> STATED PROBLEM
Please print all of the material below, word for word.
▬▬▬
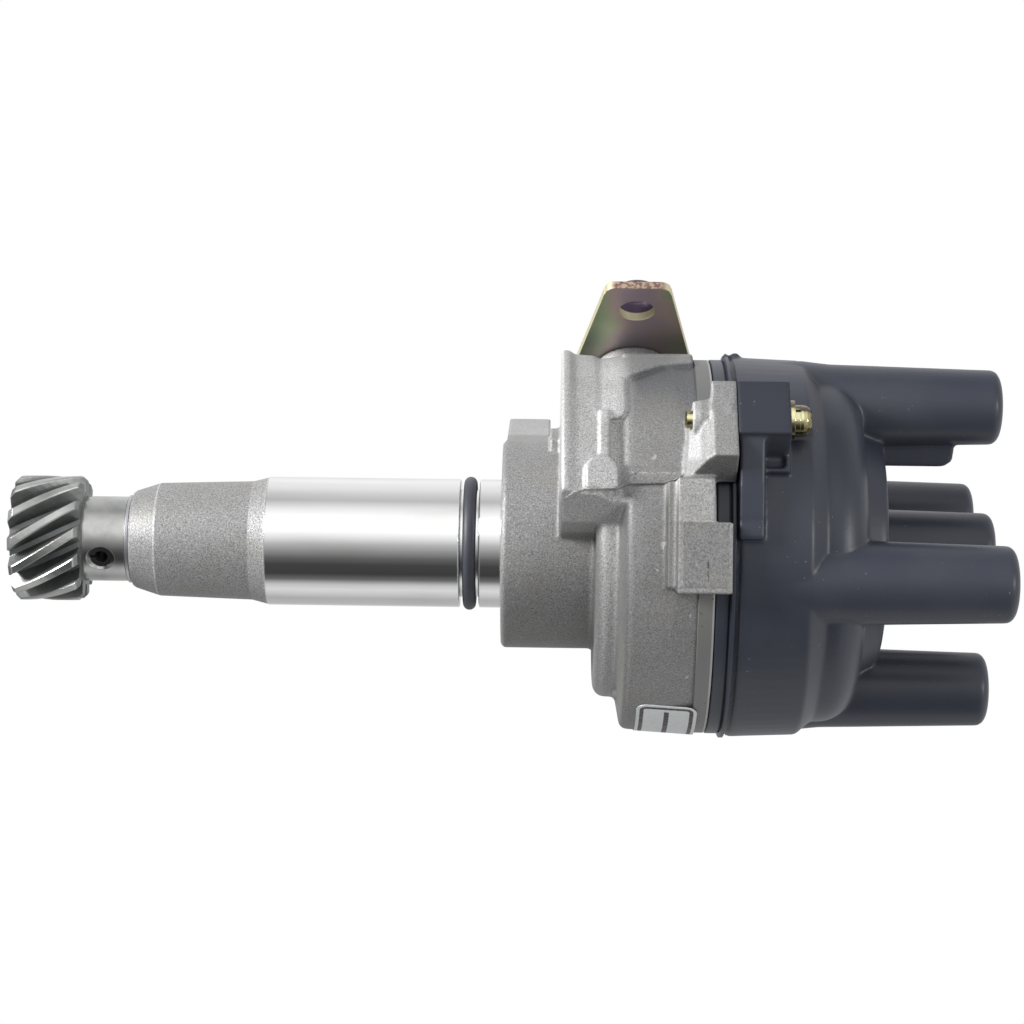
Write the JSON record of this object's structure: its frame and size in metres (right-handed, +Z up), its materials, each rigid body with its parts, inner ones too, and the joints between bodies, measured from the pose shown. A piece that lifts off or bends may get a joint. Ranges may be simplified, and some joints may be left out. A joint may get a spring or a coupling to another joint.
{
  "type": "ignition distributor",
  "caption": "Gear-driven ignition distributor: ground pilot with O-ring, cast aluminium bowl with hold-down ear, and a moulded cap with lead towers round a centre tower.",
  "frame": {"origin": "on the shaft's axis, in the plane of the housing face that seats on the engine block", "axes": "+Z up the shaft from the drive gear to the lead towers; -X towards the side that is up in the picture, -Y towards the camera"},
  "size_m": [0.1055, 0.114, 0.2269],
  "materials": {
    "cast_aluminium": "sand-grey die-cast aluminium, ground bright on the pilot",
    "gear_steel": "oiled machined steel",
    "bearing_steel": "ground bearing steel",
    "spring_steel": "dark tempered spring steel",
    "bearing_bronze": "sintered bronze",
    "black_rubber": "black rubber with a slight sheen",
    "cap_plastic": "black moulded plastic, satin",
    "sensor_plastic": "black glass-filled plastic",
    "rotor_plastic": "red-brown moulded plastic",
    "zinc_plate": "yellow chromate zinc plate",
    "stamped_steel": "stamped sheet steel",
    "contact_metal": "bright aluminium contact",
    "contact_brass": "brass contact",
    "carbon": "pressed carbon"
  },
  "bodies": {
    "housing_body": {"housing": "cast_aluminium", "pilot_o_ring": "black_rubber", "lower_bush": "bearing_bronze", "oil_seal": "black_rubber", "bearing_outer_race": "bearing_steel", "bearing_retainer": "stamped_steel", "retainer_screws": "zinc_plate", "sensor_base_plate": "stamped_steel", "base_plate_screws": "zinc_plate", "optical_sensor": "sensor_plastic", "sensor_screws": "zinc_plate", "dust_shield": "sensor_plastic", "shield_screws": "zinc_plate", "connector_housing": "sensor_plastic", "connector_pins": "contact_brass", "connector_seal": "black_rubber", "connector_screws": "zinc_plate", "cap_gasket": "black_rubber", "cap": "cap_plastic", "outer_terminals": "contact_metal", "centre_terminal": "contact_metal", "brush_spring": "stamped_steel", "cap_screws": "zinc_plate", "cap_spring_washers": "zinc_plate", "cap_flat_washers": "zinc_plate", "wire_bracket": "zinc_plate", "bracket_bolt": "zinc_plate", "bracket_spring_washer": "zinc_plate"},
    "shaft_body": {"shaft": "gear_steel", "drive_gear": "gear_steel", "gear_pin": "spring_steel", "thrust_washer": "bearing_bronze", "bearing_inner_race": "bearing_steel", "snap_ring": "spring_steel", "disc_hub": "stamped_steel", "slotted_disc": "stamped_steel", "disc_clamp_ring": "stamped_steel", "rotor": "rotor_plastic", "rotor_electrode": "contact_brass", "rotor_screw": "zinc_plate"},
    "cage_body": {"bearing_cage": "bearing_bronze", "bearing_balls": "bearing_steel"},
    "brush_body": {"carbon_brush": "carbon"}
  },
  "joints": [
    {"name": "shaft_spin", "type": "hinge", "parent": "housing_body", "child": "shaft_body", "pos_m": [0, 0, 0], "axis": [0, 0, 1], "continuous": true},
    {"name": "cage_spin", "type": "hinge", "parent": "housing_body", "child": "cage_body", "pos_m": [0, 0, 0], "axis": [0, 0, 1], "continuous": true},
    {"name": "brush_slide", "type": "slide", "parent": "housing_body", "child": "brush_body", "axis": [0, 0, 1], "range_m": [0, 0.0015], "stiffness_N_per_m": 300, "springref_m": -0.003, "deforming": ["brush_spring"]}
  ],
  "couplings": [
    {"joint": "cage_spin", "follows": "shaft_spin", "ratio": 0.36477}
  ]
}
▬▬▬
> EXPECTED OUTPUT
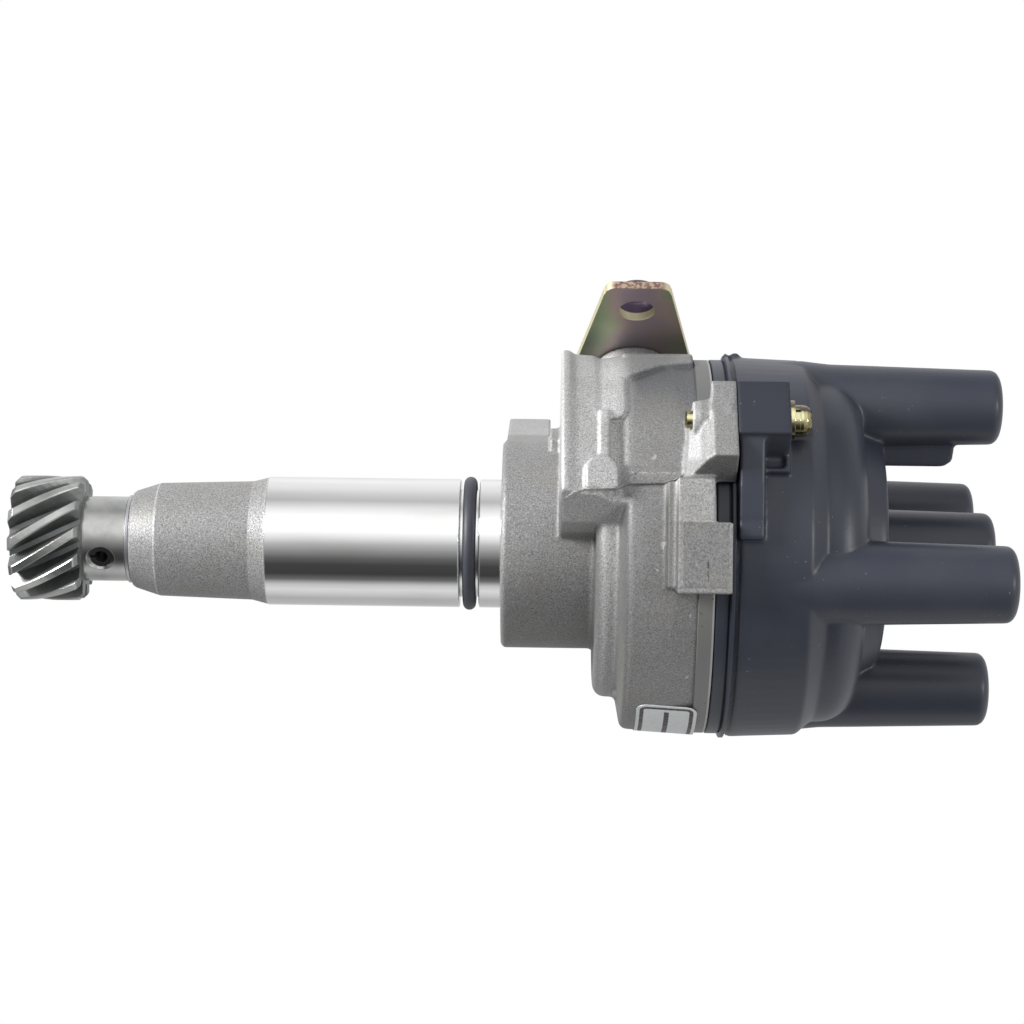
Write the JSON record of this object's structure: its frame and size in metres (right-handed, +Z up), its materials, each rigid body with its parts, inner ones too, and the joints between bodies, measured from the pose shown. A piece that lifts off or bends may get a joint. Ranges may be simplified, and some joints may be left out. A joint may get a spring or a coupling to another joint.
{
  "type": "ignition distributor",
  "caption": "Gear-driven ignition distributor: ground pilot with O-ring, cast aluminium bowl with hold-down ear, and a moulded cap with lead towers round a centre tower.",
  "frame": {"origin": "on the shaft's axis, in the plane of the housing face that seats on the engine block", "axes": "+Z up the shaft from the drive gear to the lead towers; -X towards the side that is up in the picture, -Y towards the camera"},
  "size_m": [0.1055, 0.114, 0.2269],
  "materials": {
    "cast_aluminium": "sand-grey die-cast aluminium, ground bright on the pilot",
    "gear_steel": "oiled machined steel",
    "bearing_steel": "ground bearing steel",
    "spring_steel": "dark tempered spring steel",
    "bearing_bronze": "sintered bronze",
    "black_rubber": "black rubber with a slight sheen",
    "cap_plastic": "black moulded plastic, satin",
    "sensor_plastic": "black glass-filled plastic",
    "rotor_plastic": "red-brown moulded plastic",
    "zinc_plate": "yellow chromate zinc plate",
    "stamped_steel": "stamped sheet steel",
    "contact_metal": "bright aluminium contact",
    "contact_brass": "brass contact",
    "carbon": "pressed carbon"
  },
  "bodies": {
    "housing_body": {"housing": "cast_aluminium", "pilot_o_ring": "black_rubber", "lower_bush": "bearing_bronze", "oil_seal": "black_rubber", "bearing_outer_race": "bearing_steel", "bearing_retainer": "stamped_steel", "retainer_screws": "zinc_plate", "sensor_base_plate": "stamped_steel", "base_plate_screws": "zinc_plate", "optical_sensor": "sensor_plastic", "sensor_screws": "zinc_plate", "dust_shield": "sensor_plastic", "shield_screws": "zinc_plate", "connector_housing": "sensor_plastic", "connector_pins": "contact_brass", "connector_seal": "black_rubber", "connector_screws": "zinc_plate", "cap_gasket": "black_rubber", "cap": "cap_plastic", "outer_terminals": "contact_metal", "centre_terminal": "contact_metal", "brush_spring": "stamped_steel", "cap_screws": "zinc_plate", "cap_spring_washers": "zinc_plate", "cap_flat_washers": "zinc_plate", "wire_bracket": "zinc_plate", "bracket_bolt": "zinc_plate", "bracket_spring_washer": "zinc_plate"},
    "shaft_body": {"shaft": "gear_steel", "drive_gear": "gear_steel", "gear_pin": "spring_steel", "thrust_washer": "bearing_bronze", "bearing_inner_race": "bearing_steel", "snap_ring": "spring_steel", "disc_hub": "stamped_steel", "slotted_disc": "stamped_steel", "disc_clamp_ring": "stamped_steel", "rotor": "rotor_plastic", "rotor_electrode": "contact_brass", "rotor_screw": "zinc_plate"},
    "cage_body": {"bearing_cage": "bearing_bronze", "bearing_balls": "bearing_steel"},
    "brush_body": {"carbon_brush": "carbon"}
  },
  "joints": [
    {"name": "shaft_spin", "type": "hinge", "parent": "housing_body", "child": "shaft_body", "pos_m": [0, 0, 0], "axis": [0, 0, 1], "continuous": true},
    {"name": "cage_spin", "type": "hinge", "parent": "housing_body", "child": "cage_body", "pos_m": [0, 0, 0], "axis": [0, 0, 1], "continuous": true},
    {"name": "brush_slide", "type": "slide", "parent": "housing_body", "child": "brush_body", "axis": [0, 0, 1], "range_m": [0, 0.0015], "stiffness_N_per_m": 300, "springref_m": -0.003, "deforming": ["brush_spring"]}
  ],
  "couplings": [
    {"joint": "cage_spin", "follows": "shaft_spin", "ratio": 0.36477}
  ]
}